We crossed the road and stood under a bus stop that was also designed by Jose Fuster. We flagged down a collectivo and presented them with our map. The driver and a female passenger worked things out and it would be 12 CUC. We agreed and got in. On the way, the 2nd passenger told us that he spoke a little English and was there studying to be a doctor. He also told us that they were planning to raise the price and that we should say no and pay the exact fare we agreed on.
We were grateful and as soon as we got to an avenue we recognized, I said ‘basta aqui por favor’, paid our fare and we walked home. The baby fell asleep from the weariness of the car ride and my hubby joined him shortly after.  I showered and went to walk the streets as sleep just would not come. I checked out a pastry shop and bought some cakes. I then visited a paladar that was recommended to us but was amazed by the setting. The prices were obviously way out of our league. A café bombon and an assorted croquettes from the tapas menu and a bag to take home my croquettes was almost 8 CUC!! I chilled there for a bit and caught up on my blog posts then made my way home. The VIP Havana ambience was real nice and I would recommend it as a date spot. It just wasn’t in our budget.
At our casa we played cards until we were ready to touch the streets again. At about 9pm, all 3 ventured out to Huron Azul for a Jazz show. We paid 5 CUC each and enjoyed live singing from a few artistes. We were extremely under dressed, hubs in shorts and I in tennis shoes. Nevertheless, we laughed at our situation and enjoyed the show. Only one performer spoke English and she turned out to be the best of the 3 we saw. Upon inquiry we found out that her name was ‘Choka?’ (not sure of spelling) and had been invited by another performer. We tried to get a picture but it seemed like she was gone and we weren’t in the mood to be any more trouble.  You see, when we walked in all eyes stared at us for awhile. Not only were we carrying a baby out this late but we clearly looked like we rolled off the back of a truck.

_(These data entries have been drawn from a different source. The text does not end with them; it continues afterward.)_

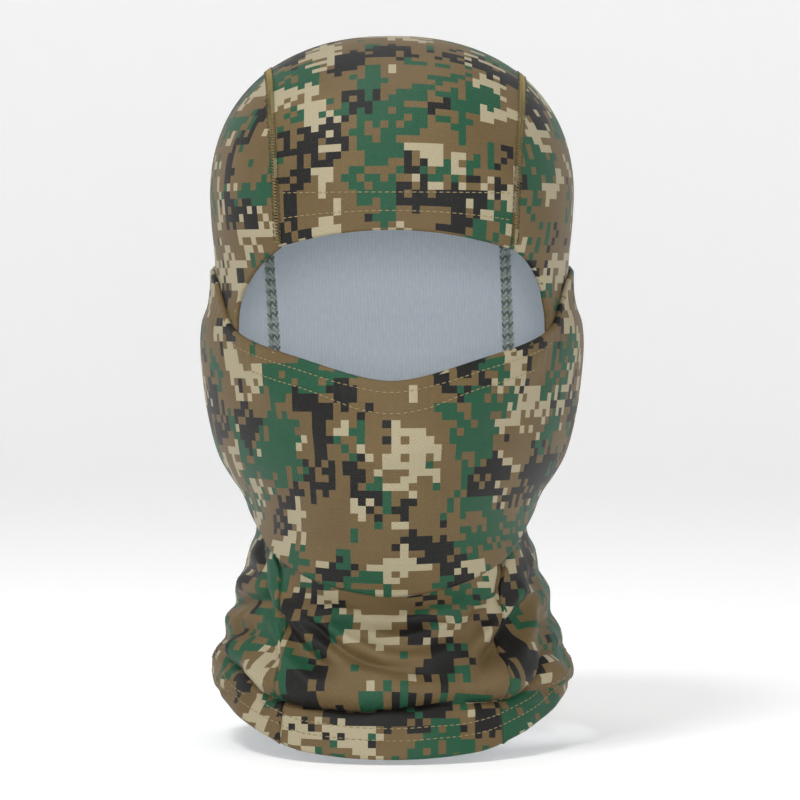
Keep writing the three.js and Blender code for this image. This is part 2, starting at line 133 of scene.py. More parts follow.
def outsideness(p):
    x, y, z = p[..., 0], p[..., 1], p[..., 2]
    width, depth, n = section(z, y > 0)
    level = power(abs(x) / width, n) + power(abs(y) / depth, n)
    return power(level, CROWN_POWER / n) + power((z - CROWN_BASE) / CROWN_RISE, CROWN_POWER) - 1


def normals_at(p):
    step = 0.02
    slope = np.stack([
        outsideness(p + step * axis) - outsideness(p - step * axis) for axis in np.eye(3)
    ], -1)
    return slope / np.linalg.norm(slope, axis=-1, keepdims=True)


def depth_at(x, z, behind):
    width, depth, n = section(z, behind)
    reach = depth * power(1 - power(abs(x) / width, n), 1 / n)
    return np.where(behind, reach, -reach)


def round_head(angle, height):
    """The form's point at an angle from straight ahead, in degrees, and a height that runs on over the
    crown."""
    angle, height = np.broadcast_arrays(np.asarray(angle, float), np.asarray(height, float))
    bend = np.radians(np.clip((height - CROWN_BASE) / CROWN_STEP, 0, 90))
    z = np.minimum(height, CROWN_BASE) + CROWN_RISE * power(np.sin(bend), 2 / CROWN_POWER)
    shrink = power(np.cos(bend), 2 / CROWN_POWER)
    ahead, aside = np.cos(np.radians(angle)), np.sin(np.radians(angle))
    width, depth, n = section(z, ahead < 0)
    x = width * shrink * np.sign(aside) * power(abs(aside), 2 / n)
    y = depth * shrink * power(abs(ahead), 2 / n) * np.where(ahead > 0, -1, 1)
    return np.stack([x, y, z], -1)


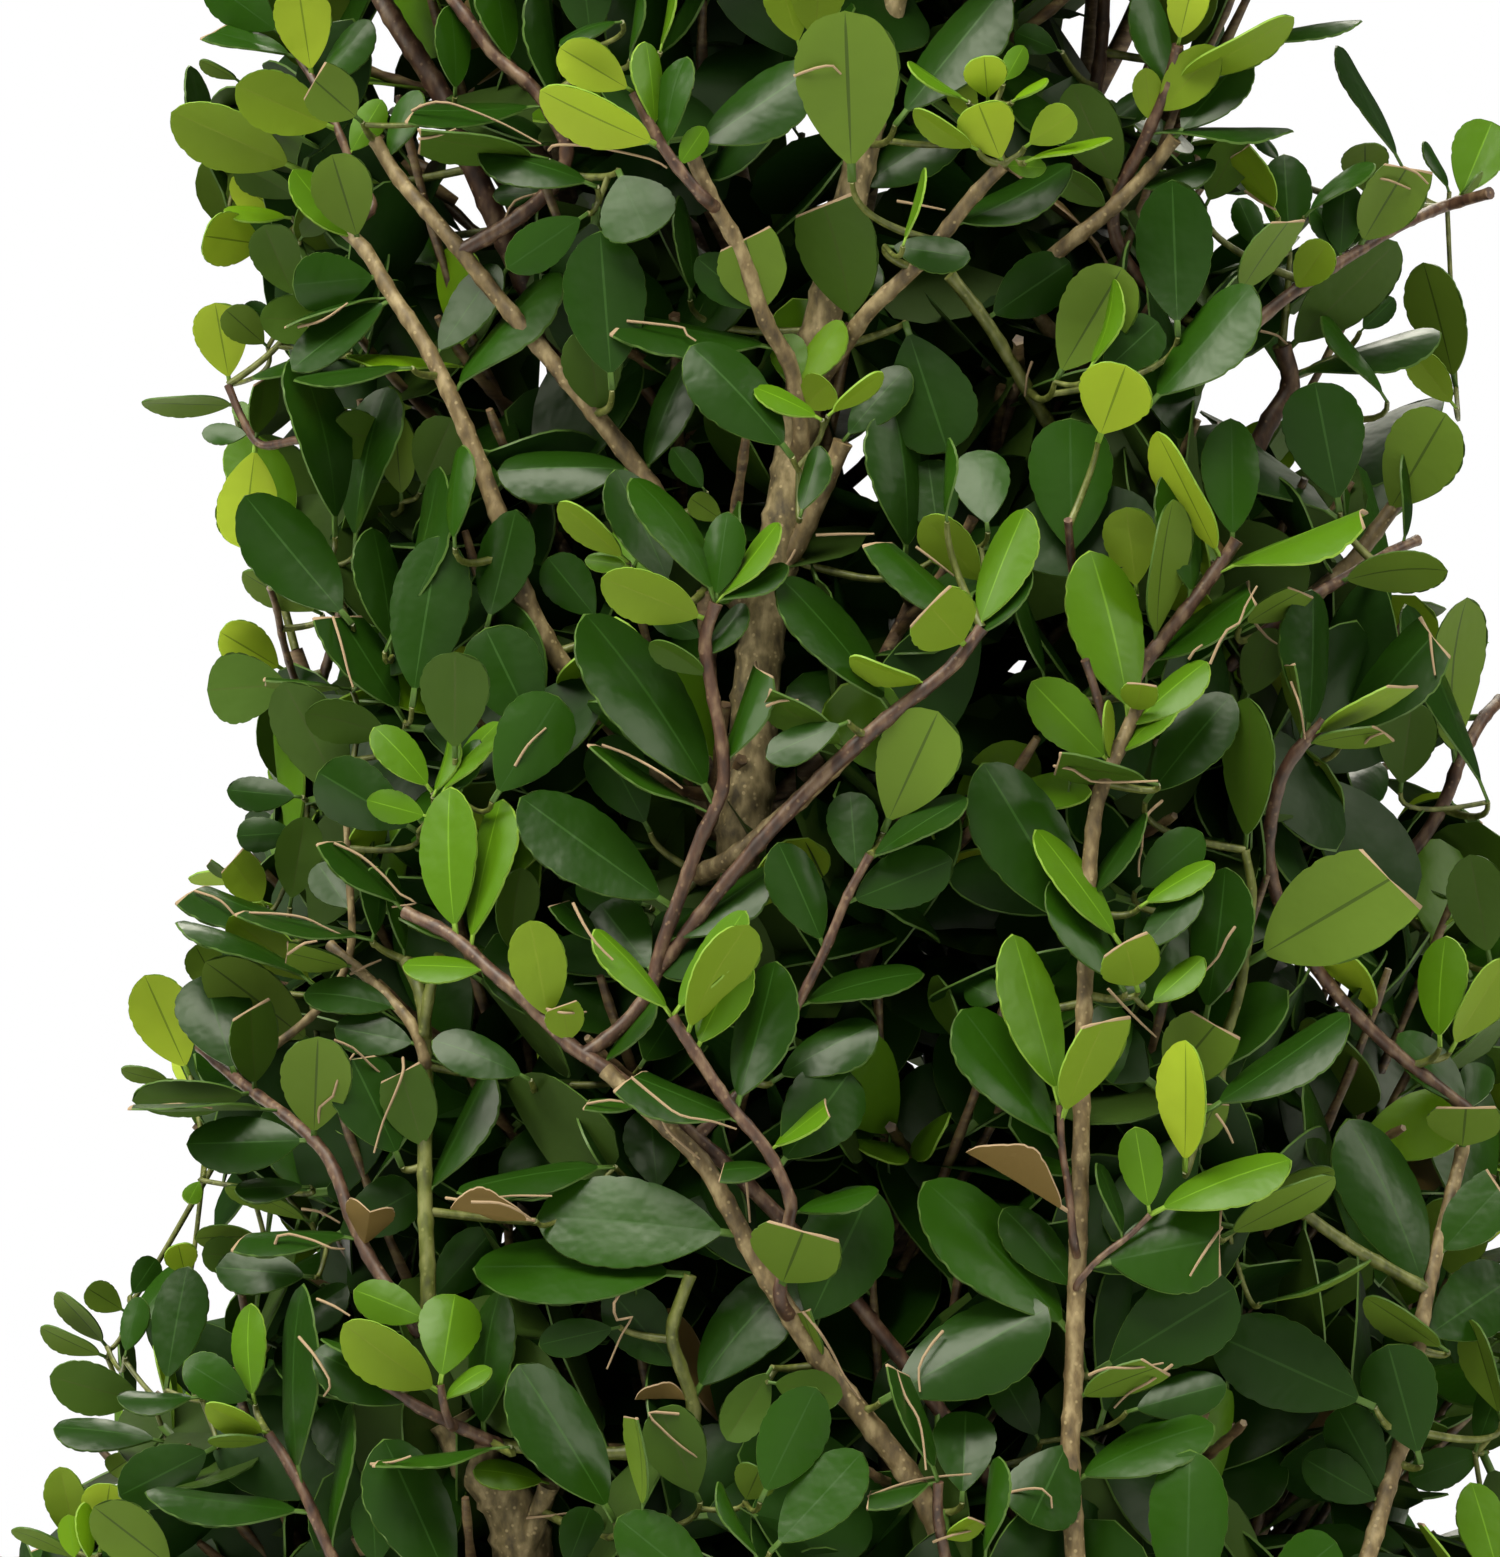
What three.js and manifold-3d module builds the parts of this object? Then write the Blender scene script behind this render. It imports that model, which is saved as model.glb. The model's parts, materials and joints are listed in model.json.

Everyone else was formally dressed. We left about 10:20 and went to El Idillio for a pleasant meal! So fresh and delicious, we both cleaned our plates. The rice with beans was the only thing that didn’t meet expectations but we were full regardless. We both had lobster meals and cocktails for under 25 CUC. The set-up of the restaurant was so perfect for families and babies. We didn’t want him disturbing other guests as he is a wanderer so we played racing and ring games together on the drive way as daddy settled the cheque. We were seated outside by garage and once all packed up, we strolled home to watch Backyardigans until we all fell asleep.